Modeling Godly Love and Family Structure
Children learn most from what they see. Let them see a loving relationship between mom and dad. Don’t be overly physical, but gestures like hand-holding, quick pecks or forehead kisses, loving hugs, and kind words go a long way. This helps children understand what a relationship should look like—a man and a woman, in love and united before God.
Talk about your love openly around them. Say things like, “Daddy loves Mommy,” and “Mommy is thankful for Daddy.” It shows your children that Christian love is real and fulfilling. Teach your sons and daughters what it means to be a godly man or woman and reinforce those lessons consistently.
You should raise them early with a children’s Bible, faith-based stories, and Christian cartoons to build a strong foundation. As they grow—typically between ages 5 and 7—they’ll begin asking deeper questions and may encounter media that challenges biblical values. But when they know Jesus, they’ll be better equipped to hear about sin without being shaken by it.
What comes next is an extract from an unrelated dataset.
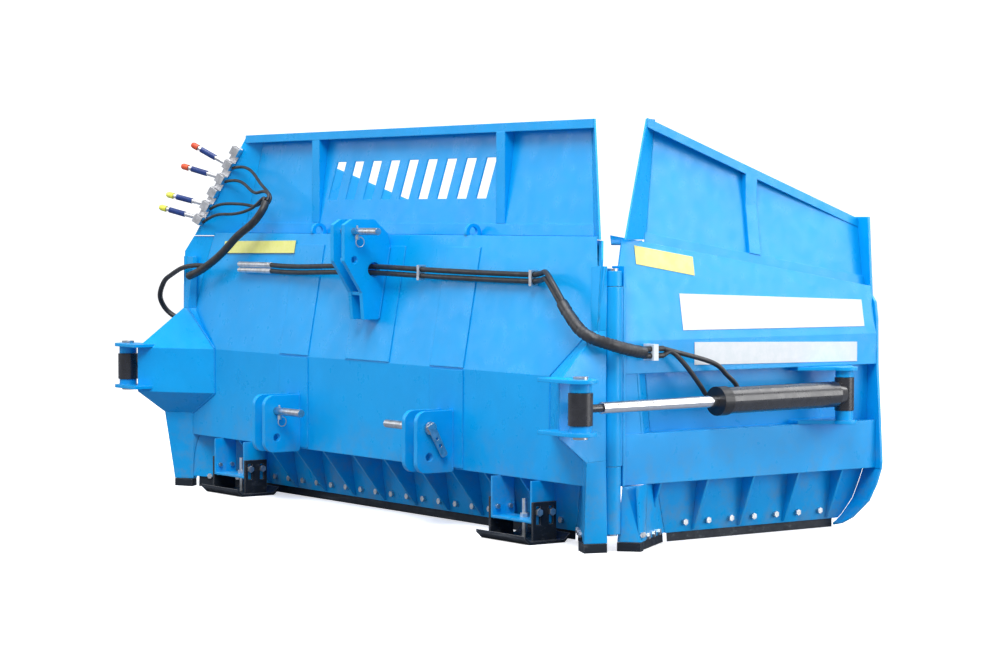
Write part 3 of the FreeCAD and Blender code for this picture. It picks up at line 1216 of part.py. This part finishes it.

Final Words to Young Christian Parents
The world is not neutral—it is competing for your child's heart. The culture doesn’t care how young your child is. If you don’t act early, the world will get a leg up and plant seeds of confusion, rebellion, and false identity. If that happens, and your child goes astray, you as a parent may bear some accountability before God.
But if you act early—if you reinforce biblical gender identity, teach love with boundaries, and lead your child to Jesus—then you give them the best shot at a life anchored in truth.
This article is not about hate. It’s about love—love for God, love for truth, and love for children. We don’t mistreat people who live differently. We don’t hate them. But we don’t accept sin as normal either. As the Bible says in Romans 1:26–28, those who reject God’s design often fall into dishonorable passions and a reprobate mind.
We want to guide our children away from that path. So, raise your boys to become men, and your girls to become women. Teach them early to prevent confusion about who to love or uncertainty about their gender identity. Love them deeply. And always lead them back to Jesus.